R-Squared
Table of contents
Coefficient of Determination $R^2$
Coefficient of determination ($R^2$) is a statistical measure of how well the model captures the variation in the dependent variable.
So essentially, goodness of fit.
To understand $R^2$, we need to refer back to sum of squares.
Explained variation
In cases like linear regression with OLS, we have seen that the following decomposition is true:
\[SS_{tot} = SS_{exp} + SS_{res}\]Since we want to know how much of the variation is explained by the model, we solve for the proportion of the explained variation among the total variation.
\[\frac{SS_{exp}}{SS_{tot}} = \frac{SS_{tot} - SS_{res}}{SS_{tot}} = 1 - \frac{SS_{res}}{SS_{tot}}\]This is the definition of $R^2$.
$$ R^2 = 1 - \frac{SS_{res}}{SS_{tot}} $$
Interpretation
If the model captures all the variation in the dependent variable, the variation caused by error ($SS_{res}$) is zero, which would make $R^2$ equal to 1. This indicates that the model perfectly fits the data.

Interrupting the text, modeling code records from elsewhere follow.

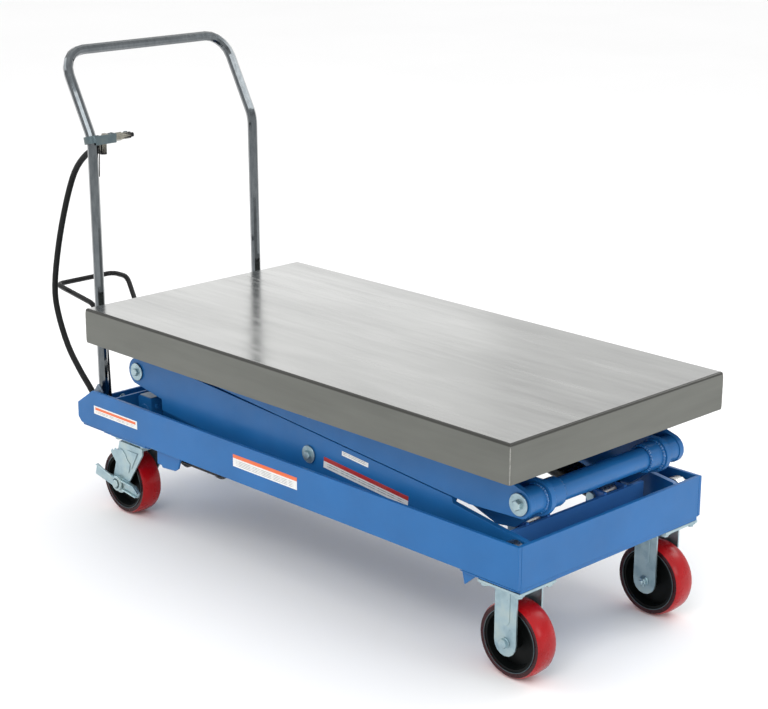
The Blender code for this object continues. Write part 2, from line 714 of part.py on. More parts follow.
def smooth_route(points, spacing):
    """Points along a Catmull-Rom curve through the given ones, about one spacing apart."""
    knots = [Vector(p) for p in points]
    ends = [knots[0] * 2 - knots[1], *knots, knots[-1] * 2 - knots[-2]]
    route = []
    for a, b, c, d in zip(ends, ends[1:], ends[2:], ends[3:]):
        steps = max(1, round((c - b).length / spacing))
        for i in range(steps):
            t = i / steps
            route.append(
                b
                + 0.5 * (c - a) * t
                + 0.5 * (2 * a - 5 * b + 4 * c - d) * t**2
                + 0.5 * (3 * b - a - 3 * c + d) * t**3
            )
    route.append(knots[-1])
    return route


def air_hose():
    """Air hose from the elbow, hanging behind the handle and into the tray."""
    route = smooth_route(HOSE_ROUTE, 0.030)
    return place(tube_object("air_hose", route, HOSE_RADIUS, 2, RUBBER), (0.0, 0.0, 0.0))


def foot_pedal():
    """Pedal loop: cranked near arm, cross bar, straight far arm, and the rod that they turn on."""
    x, z = PEDAL_PIVOT
    back = PEDAL_REACH - x
    top = PEDAL_TOP - z
    corners = [
        (0.0, PEDAL_NEAR_Y, 0.0),
        (-0.007, PEDAL_NEAR_Y, 0.134),
        (-0.046, PEDAL_NEAR_Y, top - 0.020),
        (back, PEDAL_NEAR_Y, top),
        (back, PEDAL_FAR_Y, top),
        (-0.134, PEDAL_FAR_Y, top),
        (0.0, PEDAL_FAR_Y, 0.0),
    ]
    route = bent_route(corners, (0.040, 0.030, 0.018, 0.018, 0.025))
    loop = tube_object("pedal_bar", route, PEDAL_RADIUS, 2, BLACK)
    pedal = mesh_object("foot_pedal", mesh_of_curve(loop), BLACK)
    place(pedal, (x, 0.0, z))
    low_y, high_y = PEDAL_NEAR_Y - PEDAL_ROD_END, PEDAL_FAR_Y + PEDAL_ROD_END
    return join(pedal, rod_mesh(PEDAL_RADIUS + 0.001, (0.0, low_y, 0.0), (0.0, high_y, 0.0), 16))


# Casters -----------------------------------------------------------------------------------------
def fork_leg_y(sign):
    return sign * (FORK_HALF_WIDTH - SHEET / 2)


def rigid_caster(side, sign):
    """Top plate and two straight legs of a rigid caster, with its axle."""
    y = sign * WHEEL_Y
    plate_low = (-0.050, -0.050 + sign * 0.008, CASTER_TOP - 0.005)
    plate = box_mesh(plate_low, (0.052, 0.050 + sign * 0.008, CASTER_TOP))
    bracket = mesh_object(f"rigid_caster_{side}", plate, ZINC)
    place(bracket, (RIGID_WHEEL_X, y, 0.0))
    outline = [
        *arc((0.0, WHEEL_RADIUS), 0.0265, 180, 360, 8),
        (0.0265, CASTER_TOP - 0.002),
        (-0.0265, CASTER_TOP - 0.002),
    ]
    hole = circle((0.0, WHEEL_RADIUS), AXLE_RADIUS + 0.0005, 16)
    for leg in (-1, 1):
        join(bracket, plate_mesh(outline, [hole], SHEET, fork_leg_y(leg)))
    return bracket


def swivel_caster(side, sign):
    """Top plate, swivelling fork with its raceway, and the side brake lever."""
    y = sign * WHEEL_Y
    plate_low = CASTER_TOP - 0.005
    plate = mesh_object(
        f"swivel_plate_{side}", box_mesh((-0.056, -0.050, plate_low), (0.056, 0.050, CASTER_TOP)), ZINC
    )
    place(plate, (SWIVEL_AXIS_X, y, 0.0))
    crown_low = plate_low - 0.018
    fork = mesh_object(
        f"swivel_fork_{side}",
        box_mesh((-0.046, -FORK_HALF_WIDTH, crown_low), (0.036, FORK_HALF_WIDTH, crown_low + 0.005)),
        ZINC,
    )
    place(fork, (SWIVEL_AXIS_X, y, 0.0))
    join(fork, upright_rod(0.030, crown_low + 0.002, plate_low - 0.0005))
    axle = (-SWIVEL_TRAIL, WHEEL_RADIUS)
    outline = [
        *arc(axle, 0.024, 165, 325, 8),
        (0.036, crown_low - 0.010),
        (0.036, crown_low + 0.003),
        (-0.046, crown_low + 0.003),
    ]
    hole = circle(axle, AXLE_RADIUS + 0.0005, 16)
    for leg in (-1, 1):
        join(fork, plate_mesh(outline, [hole], SHEET, fork_leg_y(leg)))
    lever_outline = [
        (-0.084, 0.000),
        (-0.078, 0.026),
        (-0.045, 0.014),
        *arc((0.0, 0.0), 0.016, 120, 60, 3),
        (0.062, 0.008),
        (0.076, -0.006),
        (0.068, -0.018),
        *arc((0.0, 0.0), 0.016, -60, -120, 3),
    ]
    hole = circle((0.0, 0.0), 0.0066, 16)
    lever = upright_plate(f"brake_lever_{side}", lever_outline, [hole], SHEET, ZINC)
    lever_y = y + sign * (FORK_HALF_WIDTH + 0.0006 + SHEET / 2)
    place(lever, (SWIVEL_AXIS_X - SWIVEL_TRAIL, lever_y, WHEEL_RADIUS))
    return fork


def upright_rod(radius, low, high):
    return rod_mesh(radius, (0.0, 0.0, low), (0.0, 0.0, high), 24)


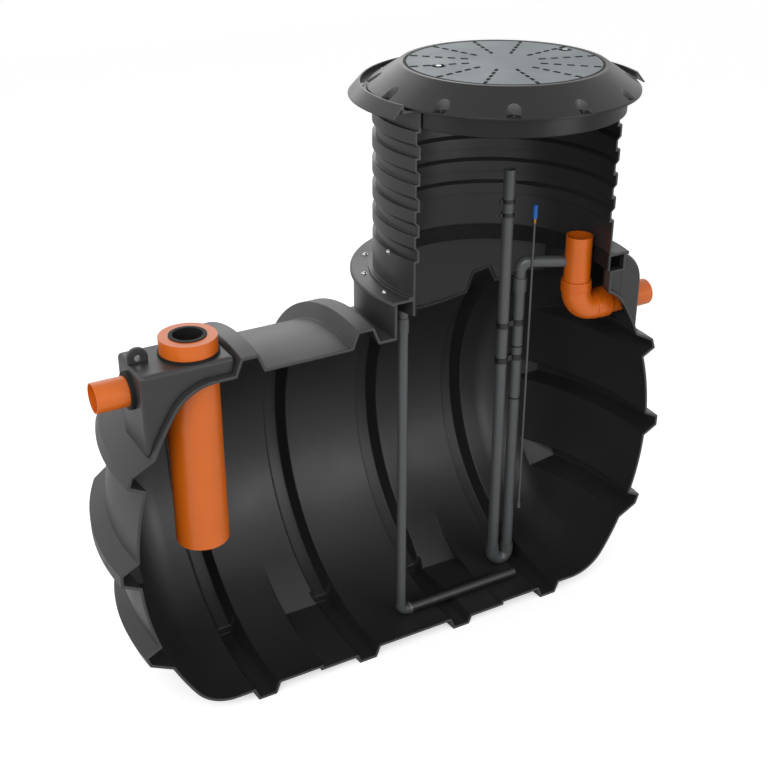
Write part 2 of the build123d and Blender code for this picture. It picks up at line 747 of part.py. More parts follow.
def outlet_pieces():
    """Outlet stub, its seal, the socket bend and the standpipe."""
    z = OUTLET_PIPE_Z
    low = z + BEND_RADIUS
    seal_end = OUTLET_BOX_END + SEAL_REACH
    stand_top = z + STAND_HEIGHT
    nodes = outlet_bend_pieces()
    nodes["outlet_standpipe"] = upright_tube(PIPE_OD / 2, PIPE_WALL, low, stand_top, STAND_X)
    nodes["outlet_pipe"] = stub_pipe(STAND_X + BEND_RADIUS, OUTLET_PIPE_END, seal_end, z)
    nodes["outlet_seal"] = pipe_seal(OUTLET_BOX_END, 1, z)
    return nodes


def air_pieces():
    """Air pipe down from the riser and the diffuser on the floor."""
    nodes = {}
    r = AIR_OD / 2
    ring_r = DIFFUSER_OD / 2 + RING_PROUD
    low = FLOOR_Z + ring_r + SEAT
    elbow_top = low + ELBOW_RADIUS
    nodes["air_pipe"] = upright_tube(r, AIR_WALL, elbow_top, NECK_TOP + AIR_RISE, AIR_X)
    sleeve_r = r + COUPLING_WALL
    middle = NECK_TOP - COUPLING_DROP
    sleeve_low = middle - COUPLING_LENGTH / 2
    sleeve_top = middle + COUPLING_LENGTH / 2
    nodes["air_coupling"] = upright_tube(sleeve_r, COUPLING_WALL, sleeve_low, sleeve_top, AIR_X)
    elbow_wall = COUPLING_WALL + AIR_WALL
    corner = (AIR_X, 0, elbow_top)
    nodes["air_elbow"] = quarter_bend(sleeve_r, ELBOW_RADIUS, elbow_wall, corner, (0, 0, -1), (1, 0, 0))
    start = AIR_X + ELBOW_RADIUS
    ring = level_tube(ring_r, ring_r - r + AIR_WALL, start, start + DIFFUSER_RING, low)
    nodes["diffuser_ring"] = ring
    tube_start = start + DIFFUSER_RING
    tube_end = tube_start + DIFFUSER_LENGTH
    nodes["diffuser"] = level_tube(DIFFUSER_OD / 2, 2 * AIR_WALL, tube_start, tube_end, low)
    nodes["air_pipe_clip"] = air_clip()
    return nodes


def air_clip():
    """Clip that ties the air pipe to the riser wall."""
    r = AIR_OD / 2 + SEAT
    low = NECK_TOP + CLIP_RISE
    top = low + CLIP_WIDTH
    half = CLIP_WIDTH / 2
    stem = block(NECK_X - RISER_RADIUS, AIR_X - r, -half, half, low, top)
    stem = stem & upright(RISER_RADIUS - RISER_WALL - SEAT, low, top, NECK_X)
    band = upright_tube(r + CLIP_BAND, CLIP_BAND, low, top, AIR_X)
    return (stem - upright(r, low - 1, top + 1, AIR_X)) + band


def lift_bend(radius, wall):
    """Return bend under the airlift, from the suction pipe to the lift pipe."""
    r = LIFT_BEND
    low = AXIS_HEIGHT - math.sqrt((INNER_BARREL - FITTING_OD / 2 - SEAT) ** 2 - LIFT_Y ** 2)
    half = math.sin(math.pi / 4)
    turn_x = RETURN_X - r
    turn_z = low + r
    join = (turn_x - r * half, 0, turn_z - r * half)
    run = join[0] - SUCTION_X - r * (1 - half)
    start_z = join[2] + run + r * half
    first_end = (SUCTION_X + r * (1 - half), 0, start_z - r * half)
    lean = math.pi / 8
    first_mid = (SUCTION_X + r * (1 - math.cos(lean)), 0, start_z - r * math.sin(lean))
    last_mid = (turn_x + r * math.sin(lean), 0, turn_z - r * math.cos(lean))
    top = (SUCTION_X, 0, start_z + FITTING_RISE)
    path = Polyline(top, (SUCTION_X, 0, start_z))
    path = path + ThreePointArc((SUCTION_X, 0, start_z), first_mid, first_end)
    path = path + Line(first_end, join)
    path = path + ThreePointArc(join, last_mid, (RETURN_X, 0, turn_z))
    path = path + Line((RETURN_X, 0, turn_z), (RETURN_X, 0, turn_z + FITTING_RISE))
    path = Pos(0, LIFT_Y, 0) * path
    plane = Plane(origin=(SUCTION_X, LIFT_Y, top[2]), z_dir=(0, 0, -1))
    bend = sweep(plane * Circle(radius), path=path) - sweep(plane * Circle(radius - wall), path=path)
    return bend, start_z, turn_z


def airlift_pieces():
    """Airlift pump: suction pipe, return bend, lift pipe and discharge."""
    nodes = {}
    r = LIFT_OD / 2
    fitting = FITTING_OD / 2
    fitting_wall = fitting - r - SEAT / 3
    bend, suction_low, return_low = lift_bend(fitting, fitting_wall)
    nodes["airlift_return_bend"] = bend
    suction = upright_tube(r, LIFT_WALL, suction_low, NECK_TOP + SUCTION_RISE, SUCTION_X, LIFT_Y)
    nodes["airlift_suction_pipe"] = suction
    top = RETURN_TOP
    nodes["airlift_lift_pipe"] = upright_tube(r, LIFT_WALL, return_low, top - LIFT_BEND, RETURN_X, LIFT_Y)
    low = NECK_TOP - LIFT_COUPLING_DROP
    coupling = upright_tube(fitting, fitting_wall, low, low + COUPLING_LENGTH, RETURN_X, LIFT_Y)
    nodes["airlift_coupling"] = coupling
    aim = Vector(STAND_X - RETURN_X, -LIFT_Y, 0)
    reach = aim.length - PIPE_OD / 2 - SEAT - LIFT_BEND
    aim = aim.normalized()
    start = (RETURN_X, LIFT_Y, top - LIFT_BEND)
    elbow = quarter_bend(fitting, LIFT_BEND, fitting - r + LIFT_WALL, start, (0, 0, 1), (aim.X, aim.Y, 0))
    nodes["airlift_elbow"] = elbow
    leave = Vector(RETURN_X, LIFT_Y, top) + aim * LIFT_BEND
    plane = Plane(origin=leave, z_dir=aim)
    ring = Circle(r) - Circle(r - LIFT_WALL)
    arm = extrude(plane * ring, amount=reach + PIPE_OD / 4)
    nodes["airlift_discharge_pipe"] = arm - upright(PIPE_OD / 2 + SEAT, 0, BIG, STAND_X)
    for name, drop in zip(("airlift_bracket_low", "airlift_bracket_high"), BRACKET_DROPS):
        nodes[name] = lift_bracket(NECK_TOP - drop)
    clips = [suction_clip(NECK_TOP + rise) for rise in PIPE_CLIP_RISES]
    nodes["suction_pipe_clips"] = Compound(children=clips)
    return nodes


def lift_bracket(z):
    """Bracket that holds the suction and lift pipes apart."""
    r = LIFT_OD / 2 + SEAT
    half = BRACKET_THICK / 2
    bar = block(SUCTION_X, RETURN_X, LIFT_Y - half, LIFT_Y + half, z, z + CLIP_WIDTH)
    for x in (SUCTION_X, RETURN_X):
        bar = bar + upright(r + CLIP_BAND, z, z + CLIP_WIDTH, x, LIFT_Y)
    for x in (SUCTION_X, RETURN_X):
        bar = bar - upright(r, z - 1, z + CLIP_WIDTH + 1, x, LIFT_Y)
    return bar


def suction_clip(z):
    """Clip band round the suction pipe with an ear on each side."""
    r = LIFT_OD / 2 + SEAT
    reach = r + PIPE_CLIP_EAR
    top = z + PIPE_CLIP_HEIGHT
    ears = block(SUCTION_X - reach, SUCTION_X + reach, LIFT_Y - CLIP_BAND, LIFT_Y + CLIP_BAND, z, top)
    clip = ears + upright(r + CLIP_BAND, z, top, SUCTION_X, LIFT_Y)
    return clip - upright(r, z - 1, top + 1, SUCTION_X, LIFT_Y)


def hose_pieces():
    """Thin air hose beside the lift pipe, with its coloured connector."""
    nodes = {}
    aim = Vector(STAND_X - RETURN_X, -LIFT_Y, 0).normalized()
    front = LIFT_OD / 2 + SEAT + HOSE_OD / 2
    x = RETURN_X + aim.X * HOSE_SIDE + aim.Y * front
    y = LIFT_Y + aim.Y * HOSE_SIDE - aim.X * front
    low = FLOOR_Z + HOSE_LOW_RISE
    top = NECK_TOP + HOSE_TOP_RISE
    nodes["airlift_air_hose"] = upright(HOSE_OD / 2, low, top, x, y)
    nodes["hose_connector"] = upright(HANDLE_OD / 2, top, top + HANDLE_LENGTH, x, y)
    return nodes


def lifting_eye(x, y, z):
    """Upright lifting eye with a round hole."""
    half = EYE_WIDTH / 2
    low = block(x - half, x + half, y - EYE_THICK / 2, y + EYE_THICK / 2, z, z + EYE_HEIGHT - half)
    plane = Plane(origin=(x, y + EYE_THICK / 2, z + EYE_HEIGHT - half), x_dir=(1, 0, 0), z_dir=(0, -1, 0))
    round_top = extrude(plane * Circle(half), amount=EYE_THICK)
    round_top = round_top & block(x - half, x + half, y - half, y + half, z, z + EYE_HEIGHT)
    hole = extrude(plane * Pos(0, 0, -1) * Circle(EYE_HOLE / 2), amount=EYE_THICK + 2)
    return low + round_top - hole


def build_nodes():
    """Every named piece of the plant."""
    nodes = tank_shell()
    nodes.update(riser_pieces())
    nodes["riser_collar"] = riser_collar()
    nodes["lid_frame"] = lid_frame()
    nodes["lid_frame_spigot"] = lid_spigot()
    nodes["lid_plate"] = lid_plate()
    nodes["lid_fasteners"] = lid_fasteners()
    nodes.update(inlet_pieces())
    nodes.update(outlet_pieces())
    nodes.update(air_pieces())
    nodes.update(airlift_pieces())
    nodes.update(hose_pieces())
    nodes["inlet_lifting_eye"] = lifting_eye(INLET_BOX_END + INLET_EYE_INSET, 0, BOX_TOP)
    beside_riser = NECK_X + RISER_RADIUS + RISER_FOOT_LIP + EYE_WIDTH / 2
    nodes["outlet_lifting_eye"] = lifting_eye(beside_riser, 0, NECK_TOP)
    return nodes


os.makedirs("parts", exist_ok=True)
for name, piece in build_nodes().items():
    piece.label = name
    export_step(piece, f"parts/{name}.step")
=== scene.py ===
"""Looks of a cutaway sewage treatment plant: finishes, small fixings, lid pattern and studio."""

import logging
import math
from dataclasses import dataclass, field
from enum import Enum
from typing import Optional, Sequence, Union

import bmesh
import bpy
from mathutils import Matrix, Vector

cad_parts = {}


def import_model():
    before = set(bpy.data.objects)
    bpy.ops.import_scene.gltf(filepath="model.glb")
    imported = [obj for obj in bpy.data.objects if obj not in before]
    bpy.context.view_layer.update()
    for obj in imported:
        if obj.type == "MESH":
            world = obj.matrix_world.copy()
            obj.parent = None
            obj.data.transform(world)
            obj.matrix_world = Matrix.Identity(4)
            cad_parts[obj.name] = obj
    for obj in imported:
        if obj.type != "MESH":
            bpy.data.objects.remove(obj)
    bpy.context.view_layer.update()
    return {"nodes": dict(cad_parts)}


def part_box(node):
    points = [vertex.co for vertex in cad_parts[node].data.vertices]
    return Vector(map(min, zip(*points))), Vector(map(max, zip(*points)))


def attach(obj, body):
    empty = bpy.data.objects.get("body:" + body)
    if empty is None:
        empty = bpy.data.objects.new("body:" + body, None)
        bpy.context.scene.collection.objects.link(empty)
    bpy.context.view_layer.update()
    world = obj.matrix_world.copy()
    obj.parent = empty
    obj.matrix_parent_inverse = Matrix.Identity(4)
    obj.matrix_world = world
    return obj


Point = tuple[float, float, float]
Colour = tuple[float, float, float, float]
Section = list[tuple[float, float]]
Shape = tuple[list[Point], list[tuple[int, ...]]]
Nodes = dict[str, bpy.types.Object]
Looks = dict[str, bpy.types.Material]

LOG = logging.getLogger("treatment_plant")
MM = 0.001
WHITE: Colour = (1.0, 1.0, 1.0, 1.0)
TANK_AXIS: Point = (0.0, 0.0, 0.751)
SHAFT_AXIS: Point = (0.428, 0.0, 0.0)
SHAFT_X_MM = 428.0
WASHER_MM = 1.6
WELD_MM = 0.001
SHARP_DEG = 35.0


class Region(Enum):
    """The axis about which a moulded shell's inside and outside are told apart.

    Each value is how much the way from that axis counts along X, Y and Z: the domes' length
    counts a little, and the height of the shaft doesn't count.
    """

    TANK = (0.35, 1.0, 1.0)
    SHAFT = (1.0, 1.0, 0.0)


def linear(code: str) -> Colour:
    """Turn an sRGB hex colour into linear light.

    Args:
        code: Six hex digits, such as "e8651a".

    Returns:
        Red, green, blue and an alpha of 1.
    """
    parts = [int(code[i:i + 2], 16) / 255 for i in (0, 2, 4)]
    light = [c / 12.92 if c <= 0.04045 else ((c + 0.055) / 1.055) ** 2.4 for c in parts]
    return (light[0], light[1], light[2], 1.0)


def add_node(tree: bpy.types.NodeTree, kind: str, settings: Optional[dict] = None,
             inputs: Optional[dict] = None) -> bpy.types.Node:
    """Add one node with its settings, values and links.

    Args:
        tree: The node tree that gets the node.
        kind: The node's type name.
        settings: Attribute names and their values.
        inputs: Input names or numbers, each with a value or a socket to link from.

    Returns:
        The new node.
    """
    node = tree.nodes.new(kind)
    for name, value in (settings or {}).items():
        setattr(node, name, value)
    for key, value in (inputs or {}).items():
        if isinstance(value, bpy.types.NodeSocket):
            tree.links.new(value, node.inputs[key])
        else:
            node.inputs[key].default_value = value
    return node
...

The baseline model, which is just the mean of the dependent variable, results in $R^2$ equal to 0.
Any model that performs worse than the baseline model will have a negative $R^2$.
$$ \begin{gather*} R^2 = 1 \Rightarrow \text{perfect fit} \\ R^2 = 0 \Rightarrow \text{baseline model} \\ R^2 < 0 \Rightarrow \text{worse than baseline model} \end{gather*} $$
So generally, the higher the $R^2$ the better the model fits the data.
Anything below 0 means you should really reconsider your model or check if you have a mistake, because you’re doing worse than the bare minimum which is just always predicting the mean.
Just because a model has a high $R^2$ doesn’t mean it’s a good model.
$R^2$ is not a good measure for non-linear models, because the sum of squares decomposition doesn’t hold for them.
Adjusted $R^2$
The issue with regular $R^2$
When you add more predictors/features/independent variables to your model, $R^2$ will always increase.
This is because as your model gets more complex, the $SS_{tot}$ stays the same,
Remember $SS_{tot}$ has nothing to do with the model, but only the data.
but $SS_{res}$ can only decrease (to be more precise, it does not increase).
Intuition
Think of what it means to increase the complexity of the model.
You had just a rigid line to fit your model before, but now you’ve added some features in so that it’s more flexible to fit a more complex curve.
You should have been able to decrease your error squares, so $SS_{res}$ should have decreased.
This results in multiple issues:
- $R^2$ is a positively biased estimator (always overshoots)
- Bias towards complex models
- Overfitting
Adjustment
To account for the bias, we penalize the $R^2$ by the number of predictors $k$ used in the model.
The penalty is defined as:
\[\frac{n - 1}{n - k - 1}\]where $n$ is the sample size.
Notice that the penalty is 1 when $k = 0$, and it increases as $k$ increases.
Remembering that $R^2$ is defined as:
\[R^2 = 1 - \frac{SS_{res}}{SS_{tot}}\]We can penalize $R^2$ by bumping up the subtracted term with the penalty:
\[\frac{SS_{res}}{SS_{tot}} \times \frac{n-1}{n-k-1}\]Through substitution, we get the definition for adjusted $R^2$:
$$ R^2_{adj} = 1 - (1 - R^2) \cdot \frac{n-1}{n-k-1} $$